• **WHAT THE TASK ASKS**
Take the data below and write out exactly the lines from the one with "Model this object" through the one with "bead_width = 4.2"; omit every other line.

• **RECORD EXTRACTS**
------------------------------------------------------------------------
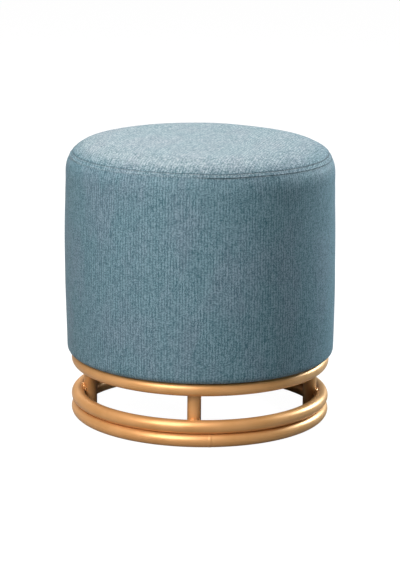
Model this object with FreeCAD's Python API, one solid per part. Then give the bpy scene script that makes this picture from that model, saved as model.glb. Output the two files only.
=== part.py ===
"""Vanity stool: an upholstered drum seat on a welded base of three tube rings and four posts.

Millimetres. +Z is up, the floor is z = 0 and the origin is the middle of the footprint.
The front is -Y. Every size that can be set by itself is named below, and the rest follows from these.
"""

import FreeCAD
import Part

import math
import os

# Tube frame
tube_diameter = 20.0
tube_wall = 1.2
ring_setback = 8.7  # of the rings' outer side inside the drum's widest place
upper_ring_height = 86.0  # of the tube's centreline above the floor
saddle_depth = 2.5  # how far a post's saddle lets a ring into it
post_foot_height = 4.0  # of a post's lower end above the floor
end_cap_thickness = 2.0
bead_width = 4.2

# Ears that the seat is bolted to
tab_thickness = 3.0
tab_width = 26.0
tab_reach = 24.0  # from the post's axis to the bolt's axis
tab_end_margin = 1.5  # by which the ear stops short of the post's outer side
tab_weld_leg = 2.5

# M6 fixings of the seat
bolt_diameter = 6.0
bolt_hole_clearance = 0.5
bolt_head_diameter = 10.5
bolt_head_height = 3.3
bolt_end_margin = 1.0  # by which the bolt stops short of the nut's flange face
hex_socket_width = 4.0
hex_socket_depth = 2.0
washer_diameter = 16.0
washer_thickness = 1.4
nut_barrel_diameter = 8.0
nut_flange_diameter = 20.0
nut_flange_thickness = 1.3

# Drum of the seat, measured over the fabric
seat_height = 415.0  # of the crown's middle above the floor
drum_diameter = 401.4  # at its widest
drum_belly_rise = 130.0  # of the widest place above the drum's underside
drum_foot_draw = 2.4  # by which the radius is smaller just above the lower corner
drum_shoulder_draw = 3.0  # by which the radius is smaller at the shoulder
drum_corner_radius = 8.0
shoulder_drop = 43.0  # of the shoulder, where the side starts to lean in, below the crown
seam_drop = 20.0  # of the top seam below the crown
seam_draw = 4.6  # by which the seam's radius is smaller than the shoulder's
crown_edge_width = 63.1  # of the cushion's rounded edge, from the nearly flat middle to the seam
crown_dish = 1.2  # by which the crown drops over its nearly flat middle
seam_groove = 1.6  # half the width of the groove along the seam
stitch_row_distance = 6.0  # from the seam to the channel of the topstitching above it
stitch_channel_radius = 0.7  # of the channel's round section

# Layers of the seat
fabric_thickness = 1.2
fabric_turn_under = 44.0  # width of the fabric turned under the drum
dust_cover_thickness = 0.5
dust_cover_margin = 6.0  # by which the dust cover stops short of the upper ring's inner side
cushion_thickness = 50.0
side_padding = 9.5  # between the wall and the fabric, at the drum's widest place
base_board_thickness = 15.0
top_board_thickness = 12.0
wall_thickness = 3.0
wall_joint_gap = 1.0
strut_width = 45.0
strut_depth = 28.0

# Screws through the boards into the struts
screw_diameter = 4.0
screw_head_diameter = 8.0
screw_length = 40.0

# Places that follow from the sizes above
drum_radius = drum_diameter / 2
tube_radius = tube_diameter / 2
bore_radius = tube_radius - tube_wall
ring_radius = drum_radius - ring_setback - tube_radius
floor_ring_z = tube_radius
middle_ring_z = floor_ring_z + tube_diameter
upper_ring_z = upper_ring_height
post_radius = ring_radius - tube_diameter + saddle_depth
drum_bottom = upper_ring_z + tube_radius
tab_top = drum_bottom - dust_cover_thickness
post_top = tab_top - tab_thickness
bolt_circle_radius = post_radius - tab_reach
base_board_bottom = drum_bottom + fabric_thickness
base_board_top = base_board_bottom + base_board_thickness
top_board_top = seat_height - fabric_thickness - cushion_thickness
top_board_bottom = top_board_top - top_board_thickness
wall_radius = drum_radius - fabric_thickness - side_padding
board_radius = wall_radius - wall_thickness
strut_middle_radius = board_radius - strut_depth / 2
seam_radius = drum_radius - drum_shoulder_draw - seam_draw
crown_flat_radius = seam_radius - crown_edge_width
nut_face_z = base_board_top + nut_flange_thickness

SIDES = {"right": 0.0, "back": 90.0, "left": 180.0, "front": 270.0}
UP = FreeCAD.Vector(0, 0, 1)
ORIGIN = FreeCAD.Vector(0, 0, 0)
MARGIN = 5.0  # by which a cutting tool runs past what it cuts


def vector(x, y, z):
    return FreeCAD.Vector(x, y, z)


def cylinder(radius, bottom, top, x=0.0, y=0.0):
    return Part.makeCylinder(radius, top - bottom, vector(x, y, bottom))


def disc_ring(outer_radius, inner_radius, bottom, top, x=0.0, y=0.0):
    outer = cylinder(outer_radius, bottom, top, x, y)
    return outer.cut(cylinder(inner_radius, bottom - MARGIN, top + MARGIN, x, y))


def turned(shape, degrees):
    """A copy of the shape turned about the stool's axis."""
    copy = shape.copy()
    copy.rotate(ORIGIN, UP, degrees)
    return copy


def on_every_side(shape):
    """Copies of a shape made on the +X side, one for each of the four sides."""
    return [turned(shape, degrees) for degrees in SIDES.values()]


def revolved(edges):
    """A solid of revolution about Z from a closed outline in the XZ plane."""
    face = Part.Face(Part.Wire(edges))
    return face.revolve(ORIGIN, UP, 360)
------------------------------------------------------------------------
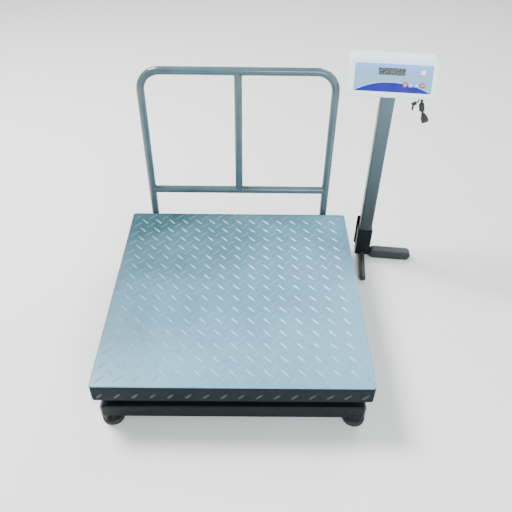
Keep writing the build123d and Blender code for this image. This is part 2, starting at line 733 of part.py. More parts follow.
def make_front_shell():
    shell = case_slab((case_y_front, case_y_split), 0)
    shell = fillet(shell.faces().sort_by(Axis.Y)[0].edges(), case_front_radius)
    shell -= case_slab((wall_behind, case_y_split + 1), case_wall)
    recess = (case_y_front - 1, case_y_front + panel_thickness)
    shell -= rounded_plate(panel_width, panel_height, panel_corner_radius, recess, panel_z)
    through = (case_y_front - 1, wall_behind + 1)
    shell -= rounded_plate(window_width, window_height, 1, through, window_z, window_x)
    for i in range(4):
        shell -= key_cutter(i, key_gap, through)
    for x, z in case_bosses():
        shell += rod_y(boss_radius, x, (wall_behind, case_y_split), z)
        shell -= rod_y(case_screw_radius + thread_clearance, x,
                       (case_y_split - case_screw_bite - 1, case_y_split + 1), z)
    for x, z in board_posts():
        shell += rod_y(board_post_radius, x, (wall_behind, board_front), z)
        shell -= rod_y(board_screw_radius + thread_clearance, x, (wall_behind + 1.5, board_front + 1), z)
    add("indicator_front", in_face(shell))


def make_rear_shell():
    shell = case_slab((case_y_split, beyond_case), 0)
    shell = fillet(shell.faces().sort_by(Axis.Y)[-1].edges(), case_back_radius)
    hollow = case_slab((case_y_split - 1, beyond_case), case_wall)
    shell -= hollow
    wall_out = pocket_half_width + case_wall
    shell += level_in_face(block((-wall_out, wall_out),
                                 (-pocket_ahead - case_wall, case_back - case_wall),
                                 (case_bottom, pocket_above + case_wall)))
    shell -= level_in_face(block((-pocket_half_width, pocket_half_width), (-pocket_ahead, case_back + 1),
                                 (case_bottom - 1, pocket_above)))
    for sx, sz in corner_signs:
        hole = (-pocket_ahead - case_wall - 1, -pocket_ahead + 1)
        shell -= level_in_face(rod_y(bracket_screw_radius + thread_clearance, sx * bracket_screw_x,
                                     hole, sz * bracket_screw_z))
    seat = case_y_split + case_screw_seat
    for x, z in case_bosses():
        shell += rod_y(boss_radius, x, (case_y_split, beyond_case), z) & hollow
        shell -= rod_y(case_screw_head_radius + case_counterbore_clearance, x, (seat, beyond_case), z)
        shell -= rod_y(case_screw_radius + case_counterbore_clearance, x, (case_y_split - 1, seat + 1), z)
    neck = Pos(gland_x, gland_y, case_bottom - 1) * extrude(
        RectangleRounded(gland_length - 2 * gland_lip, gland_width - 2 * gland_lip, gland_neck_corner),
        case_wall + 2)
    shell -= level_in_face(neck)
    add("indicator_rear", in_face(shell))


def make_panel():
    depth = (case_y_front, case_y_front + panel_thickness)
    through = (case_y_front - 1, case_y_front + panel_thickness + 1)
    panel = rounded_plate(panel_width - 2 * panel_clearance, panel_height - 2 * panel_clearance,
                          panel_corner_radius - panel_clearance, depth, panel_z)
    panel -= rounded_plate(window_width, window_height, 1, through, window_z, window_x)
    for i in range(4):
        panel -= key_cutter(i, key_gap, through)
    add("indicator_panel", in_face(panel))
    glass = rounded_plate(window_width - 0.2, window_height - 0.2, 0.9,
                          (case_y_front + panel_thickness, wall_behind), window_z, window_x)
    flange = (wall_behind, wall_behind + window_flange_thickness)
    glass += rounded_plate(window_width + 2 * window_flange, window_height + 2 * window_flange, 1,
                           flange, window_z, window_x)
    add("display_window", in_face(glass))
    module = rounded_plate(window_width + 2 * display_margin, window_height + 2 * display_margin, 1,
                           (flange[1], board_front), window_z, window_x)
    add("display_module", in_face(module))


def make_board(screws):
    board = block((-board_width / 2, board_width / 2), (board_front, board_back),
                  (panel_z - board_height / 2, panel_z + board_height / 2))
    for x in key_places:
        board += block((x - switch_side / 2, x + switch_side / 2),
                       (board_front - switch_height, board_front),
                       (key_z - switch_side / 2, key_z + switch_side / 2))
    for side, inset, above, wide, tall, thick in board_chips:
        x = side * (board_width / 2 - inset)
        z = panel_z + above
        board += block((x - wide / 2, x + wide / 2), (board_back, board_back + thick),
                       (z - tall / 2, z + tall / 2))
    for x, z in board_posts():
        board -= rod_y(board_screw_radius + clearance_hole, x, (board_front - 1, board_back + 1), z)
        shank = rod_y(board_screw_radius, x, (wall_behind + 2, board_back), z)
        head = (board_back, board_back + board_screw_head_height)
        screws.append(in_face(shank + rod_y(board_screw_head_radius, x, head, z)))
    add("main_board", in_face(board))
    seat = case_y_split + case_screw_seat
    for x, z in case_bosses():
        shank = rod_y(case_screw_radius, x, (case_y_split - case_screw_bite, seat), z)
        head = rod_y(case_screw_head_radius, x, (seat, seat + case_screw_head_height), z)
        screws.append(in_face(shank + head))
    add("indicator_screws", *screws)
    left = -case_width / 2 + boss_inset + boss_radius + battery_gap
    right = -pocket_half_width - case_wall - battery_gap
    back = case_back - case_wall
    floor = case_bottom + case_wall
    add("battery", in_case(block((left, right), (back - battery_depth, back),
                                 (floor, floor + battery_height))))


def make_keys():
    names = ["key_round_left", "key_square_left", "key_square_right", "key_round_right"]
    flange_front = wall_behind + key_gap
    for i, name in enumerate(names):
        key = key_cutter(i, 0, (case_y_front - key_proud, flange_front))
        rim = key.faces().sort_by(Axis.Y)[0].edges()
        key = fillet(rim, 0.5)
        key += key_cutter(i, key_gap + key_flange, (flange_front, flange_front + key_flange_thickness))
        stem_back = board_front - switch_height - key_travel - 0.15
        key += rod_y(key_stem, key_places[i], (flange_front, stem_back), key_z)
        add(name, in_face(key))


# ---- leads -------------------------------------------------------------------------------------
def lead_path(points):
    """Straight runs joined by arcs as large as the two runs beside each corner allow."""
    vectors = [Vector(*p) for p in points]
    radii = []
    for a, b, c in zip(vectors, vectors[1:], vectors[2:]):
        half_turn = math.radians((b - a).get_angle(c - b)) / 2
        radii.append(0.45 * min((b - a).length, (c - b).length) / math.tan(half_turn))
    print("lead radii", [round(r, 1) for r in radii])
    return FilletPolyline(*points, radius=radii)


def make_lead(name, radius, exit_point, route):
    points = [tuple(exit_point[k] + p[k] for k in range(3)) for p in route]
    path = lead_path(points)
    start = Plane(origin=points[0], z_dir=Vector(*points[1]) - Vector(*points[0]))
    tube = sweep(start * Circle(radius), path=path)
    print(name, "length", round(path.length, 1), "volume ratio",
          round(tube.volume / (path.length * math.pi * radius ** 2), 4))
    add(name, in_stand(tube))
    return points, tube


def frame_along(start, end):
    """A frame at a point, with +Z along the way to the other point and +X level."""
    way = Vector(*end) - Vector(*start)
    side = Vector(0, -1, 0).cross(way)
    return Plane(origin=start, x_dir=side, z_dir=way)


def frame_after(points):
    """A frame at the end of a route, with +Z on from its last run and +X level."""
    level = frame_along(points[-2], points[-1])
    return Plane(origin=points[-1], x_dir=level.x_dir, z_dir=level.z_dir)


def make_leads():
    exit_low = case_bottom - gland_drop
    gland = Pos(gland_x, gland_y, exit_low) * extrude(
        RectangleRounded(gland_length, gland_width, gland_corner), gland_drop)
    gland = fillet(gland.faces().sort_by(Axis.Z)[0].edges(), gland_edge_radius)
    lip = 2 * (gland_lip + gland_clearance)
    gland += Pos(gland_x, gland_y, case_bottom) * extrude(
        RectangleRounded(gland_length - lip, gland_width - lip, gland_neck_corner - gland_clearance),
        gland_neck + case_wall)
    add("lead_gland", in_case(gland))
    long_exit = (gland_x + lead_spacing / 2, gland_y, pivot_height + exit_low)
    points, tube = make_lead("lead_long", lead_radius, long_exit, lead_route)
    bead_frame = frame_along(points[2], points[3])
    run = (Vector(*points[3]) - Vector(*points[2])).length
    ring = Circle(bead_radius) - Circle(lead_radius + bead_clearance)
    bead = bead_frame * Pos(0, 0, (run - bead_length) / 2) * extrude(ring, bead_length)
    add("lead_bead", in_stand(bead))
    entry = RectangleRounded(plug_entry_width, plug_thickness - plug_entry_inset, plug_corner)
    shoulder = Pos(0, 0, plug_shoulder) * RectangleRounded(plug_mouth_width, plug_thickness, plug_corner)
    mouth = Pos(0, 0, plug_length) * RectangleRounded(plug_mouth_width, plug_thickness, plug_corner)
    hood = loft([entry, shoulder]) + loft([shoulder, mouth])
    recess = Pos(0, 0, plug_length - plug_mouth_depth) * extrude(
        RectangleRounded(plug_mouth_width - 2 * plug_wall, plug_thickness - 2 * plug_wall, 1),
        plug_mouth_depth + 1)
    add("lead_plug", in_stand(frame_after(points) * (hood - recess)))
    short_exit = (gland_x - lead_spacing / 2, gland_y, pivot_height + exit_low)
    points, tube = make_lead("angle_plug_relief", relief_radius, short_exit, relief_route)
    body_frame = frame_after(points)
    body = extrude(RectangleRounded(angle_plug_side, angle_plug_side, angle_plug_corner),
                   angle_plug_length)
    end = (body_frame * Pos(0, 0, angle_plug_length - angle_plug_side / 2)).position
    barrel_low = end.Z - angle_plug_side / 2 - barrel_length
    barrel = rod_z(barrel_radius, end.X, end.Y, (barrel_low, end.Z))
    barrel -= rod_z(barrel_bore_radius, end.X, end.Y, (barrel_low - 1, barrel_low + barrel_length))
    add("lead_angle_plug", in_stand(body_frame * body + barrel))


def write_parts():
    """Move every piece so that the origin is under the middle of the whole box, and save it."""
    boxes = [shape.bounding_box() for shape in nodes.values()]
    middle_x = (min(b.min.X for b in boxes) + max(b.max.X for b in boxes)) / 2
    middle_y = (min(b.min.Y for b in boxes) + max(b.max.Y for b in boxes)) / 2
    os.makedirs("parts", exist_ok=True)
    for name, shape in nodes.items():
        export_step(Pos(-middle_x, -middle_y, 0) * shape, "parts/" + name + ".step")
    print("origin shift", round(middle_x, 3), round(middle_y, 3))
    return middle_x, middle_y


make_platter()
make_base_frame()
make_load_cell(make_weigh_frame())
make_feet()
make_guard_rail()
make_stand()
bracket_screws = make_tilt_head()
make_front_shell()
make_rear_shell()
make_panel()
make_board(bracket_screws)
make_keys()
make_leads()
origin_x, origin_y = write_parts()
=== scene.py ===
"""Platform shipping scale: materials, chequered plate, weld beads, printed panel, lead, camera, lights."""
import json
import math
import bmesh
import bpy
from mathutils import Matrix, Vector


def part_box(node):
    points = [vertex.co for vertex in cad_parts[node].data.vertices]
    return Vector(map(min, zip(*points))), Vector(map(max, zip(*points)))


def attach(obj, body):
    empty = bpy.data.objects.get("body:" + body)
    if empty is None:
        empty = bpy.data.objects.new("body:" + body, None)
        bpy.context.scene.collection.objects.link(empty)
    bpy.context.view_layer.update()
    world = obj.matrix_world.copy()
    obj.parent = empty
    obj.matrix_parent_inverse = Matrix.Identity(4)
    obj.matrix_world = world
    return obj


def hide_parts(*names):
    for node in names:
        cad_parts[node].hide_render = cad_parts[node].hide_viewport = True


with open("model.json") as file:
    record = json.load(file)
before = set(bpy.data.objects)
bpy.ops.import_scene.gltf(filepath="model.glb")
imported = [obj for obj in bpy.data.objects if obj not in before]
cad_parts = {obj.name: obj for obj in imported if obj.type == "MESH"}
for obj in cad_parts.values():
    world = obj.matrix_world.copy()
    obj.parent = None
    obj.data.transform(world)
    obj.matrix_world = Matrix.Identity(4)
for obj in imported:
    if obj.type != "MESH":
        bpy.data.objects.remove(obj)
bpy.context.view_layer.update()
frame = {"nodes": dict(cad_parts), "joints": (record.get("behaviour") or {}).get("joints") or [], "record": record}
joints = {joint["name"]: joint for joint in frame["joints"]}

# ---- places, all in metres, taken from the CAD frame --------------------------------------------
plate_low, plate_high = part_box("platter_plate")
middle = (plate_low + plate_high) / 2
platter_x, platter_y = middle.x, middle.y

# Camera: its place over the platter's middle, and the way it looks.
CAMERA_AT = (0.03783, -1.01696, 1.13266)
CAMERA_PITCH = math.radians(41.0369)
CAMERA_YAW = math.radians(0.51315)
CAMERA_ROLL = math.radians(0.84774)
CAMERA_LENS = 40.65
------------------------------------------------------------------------
• **FULL SOLUTION**
Model this object with FreeCAD's Python API, one solid per part. Then give the bpy scene script that makes this picture from that model, saved as model.glb. Output the two files only.
=== part.py ===
"""Vanity stool: an upholstered drum seat on a welded base of three tube rings and four posts.

Millimetres. +Z is up, the floor is z = 0 and the origin is the middle of the footprint.
The front is -Y. Every size that can be set by itself is named below, and the rest follows from these.
"""

import FreeCAD
import Part

import math
import os

# Tube frame
tube_diameter = 20.0
tube_wall = 1.2
ring_setback = 8.7  # of the rings' outer side inside the drum's widest place
upper_ring_height = 86.0  # of the tube's centreline above the floor
saddle_depth = 2.5  # how far a post's saddle lets a ring into it
post_foot_height = 4.0  # of a post's lower end above the floor
end_cap_thickness = 2.0
bead_width = 4.2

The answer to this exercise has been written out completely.